O Ministério Público afirma que a ex-mulher de Sócrates, Sofia Fava – a quem imputa um crime de branqueamento de capitais e outro de falsificação de documento – aceitou figurar como compradora de uma propriedade conhecida como Monte das Margaridas, em Montemor-o-Novo, adquirido com "um financiamento bancário garantido por Carlos Santos Silva, suportado nos fundos trazidos da Suíça". 

A acusação sustenta igualmente que Ricardo Salgado mandou fazer pagamentos a dois antigos gestores de topo da Portugal Telecom (PT), Zeinal Bava e Henrique Granadeiro. “Entre 2006 e 2010, estes arguidos exerceram funções na administração da Portugal Telecom, tendo aceitado esses pagamentos para agir em conformidade com interesses definidos por Ricardo Salgado para o BES [Banco Espírito Santo] enquanto accionista da PT”, lê-se na nota da PGR.

A acusação sustenta que também por determinação de Salgado, já em 2010 e 2011, “Carlos Santos Silva terá montado um esquema, em conjunto com Joaquim Barroca e Helder Bataglia, com vista à atribuição de nova quantia a favor de José Sócrates”.
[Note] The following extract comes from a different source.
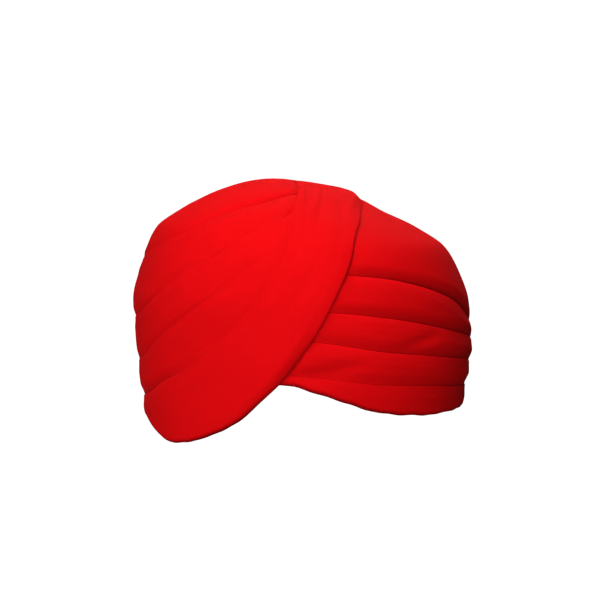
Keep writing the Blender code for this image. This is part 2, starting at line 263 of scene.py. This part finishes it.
# Seed of each piece's noise, and how far one step of a seed moves it
SEEDS = {"crown": 1, "wrap_1": 10, "wrap_2": 13, "wrap_3": 16, "last_wrap": 31}
SEED_SHIFT = (7.3, 3.1, 5.7)

# Camera and studio
CAMERA_BEARING = 6
CAMERA_LIFT = 3
CAMERA_DISTANCE = 1.8
VIEW_CENTRE = (-0.0018, 0.0, 0.0593)
VIEW_WIDTH = 0.4284
FILM_WIDTH = 36
FLOOR_LEVEL = -0.32
FLOOR_CENTRE = 0.01
FLOOR_RADIUS = 3.0
WALL_BEND = 1.4
WALL_HEIGHT = 4.0
WALL_SIDES = 96
BEND_STEPS = 12
PAPER = (0.95, 0.95, 0.95, 1)
PAPER_GLOW = 0.92
SKY_ABOVE = 0.20
SKY_BELOW = 0.03
SKY_TURN = 0.5
LIGHT_COLUMNS = ("name", "bearing", "lift", "distance", "size", "power")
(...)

Venda de terreno em Angola 

A referência diz respeito à forma como decorreu a venda de um terreno do Grupo Lena em Angola, conhecido como Kanhangulo, que foi acordado por 35 milhões de euros e acabou por ser vendido por cerca de 20 milhões. Isto já depois de o grupo ter retido um sinal de oito milhões de euros e ter dado o negócio sem efeitos por incumprimento do comprador. Através do pretenso incumprimento do contrato de promessa, diz a nota da PGR, “foi justificada a transferência de uma quantia para as contas do Grupo Lena que ficou com o encargo de devolver o mesmo montante a Carlos Santos Silva ou a sociedades do mesmo, para este, por sua vez, fazer chegar o dinheiro a José Sócrates”. 

No comunicado, o Ministério Público contabiliza que ao longo do inquérito foram efectuadas "cerca de duas centenas de buscas, inquiridas mais de 200 testemunhas e recolhidos dados bancários sobre cerca de 500 contas, quer domiciliadas em Portugal, quer no estrangeiro".